Thule Groups’ (publ) CEO and President, Magnus Welander, comments on the first quarter, 2023

Sales in the quarter were lower year-on-year, but at an expected level and with healthy profitability

Compared with an exceptionally strong first quarter in the previous year, sales in the first quarter were 31 percent lower after currency adjustment.
The main reason for lower sales in the first quarter was the decline in sales of bike-related products to retailers, who continued to lower their inventory levels. This can be compared with the year-earlier period when the same retailers were in the middle of an aggressive phase of inventory build-up.

The Group’s inventory decreased in the quarter by SEK 158 million, which was in line with our plans. Inventory levels typically increase significantly in the first quarter ahead of the high season. In 2022, inventory increased SEK 469 million in the first quarter. The significantly lower production level impacted the utilization rates of the Group’s production units. At the end of the quarter, some 900 fewer people were active in manufacturing compared with same time prior year. Our tried and tested model to ensure flexibility and adaptation to different production volumes is functioning well.

Despite a disadvantageous product mix, an underutilized production capacity, continued generally high material costs and ambitious investments for future growth, we achieved an EBIT margin of 17.2 percent for the quarter. This was achieved thanks to price increases implemented in summer 2022, reduced freight costs and reduced selling expenses.

Late start for spring sales in Europe
During the quarter, sales in the region declined year-on-year by 25.6 percent after currency adjustment. The lower sales mainly resulted from lower sales of bike-related products, where the year-earlier quarter posted exceptionally strong sales ahead of the high season. We also experienced a cautious retail chain for the Group’s other sports and outdoor products, with an unusually late start for many spring activities.

The markets that distinguished themselves positively were South-East Asia, Japan and China, where sales of bags in particular increased compared with a weak 2022. Purchases from customers in countries in close proximity to Ukraine also grew, when comparing with a weak prior year, when sales came to a standstill in March 2022 after Russia’s invasion of Ukraine that year.

From a product perspective, the RV Products and Packs, Bags & Luggage categories grew.

Weak quarter for Region Americas compared with an exceptionally strong start last year
Year-on-year, sales in the region declined 45.2 percent after currency adjustment during the quarter. Also in this region, we noted a substantial decline in sales of bike-related products compared with the year-earlier quarter.
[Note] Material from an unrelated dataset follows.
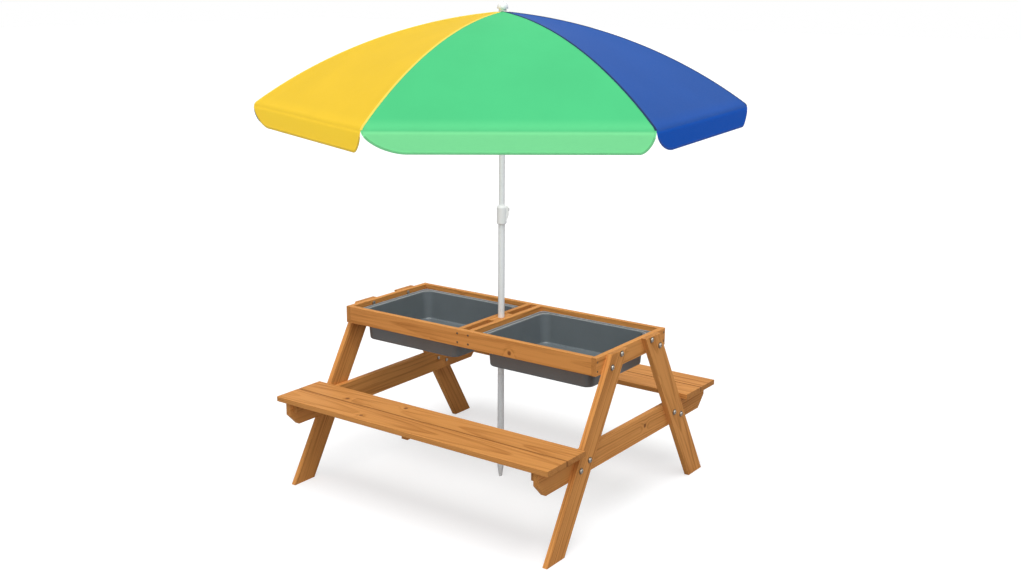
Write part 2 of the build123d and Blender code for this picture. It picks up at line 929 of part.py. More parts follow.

As with Region Europe & RoW, we increased sales in the Packs, Bags & Luggage category, driven by successful launches and increased commuting as well as travel for pleasure. We saw similar patterns geographically, with stronger sales in the southern hemisphere, with a majority of our Latin American markets reporting growth.

Major update of the Group’s most important global contact medium with consumers
In March, an updated website was launched. The update supports the brand’s lifestyle positioning and improvements have been made from a user perspective. Examples of improvements include more logical and easy to use purchasing assistance for more complex categories, improved accessory functions to create added sales and our broad product offering presented with a focus on activities instead of individual products.

The website will drive sales in all channels, and it is particularly important in the continued ambition to increase the share of sales direct to consumers.

Short-term challenges during the spring, but strong faith in our strategy and upcoming product launches
The bike sector began lowering high inventory levels the last few months, but in April as we still see inventory levels of many retailers higher than they wish. Combined with a challenging market with uncertainty in consumer demand in a turbulent world, we expect a weak start to the second quarter.

However, we maintain an unwavering faith in our growth strategy and are convinced that the trend of living active lives will remain strong in the long term. In line with our aggressive growth strategy, we are launching a number of new products in the spring. In the summer, we will also be showcasing several new products for our retailers that will be available in stores next spring.

As announced during the quarter, I will be stepping down as CEO and handing over the reins to our current Board member Mattias Ankarberg in August. Our shared efforts, together with other members of executive management, to enable a smooth transition are making good progress.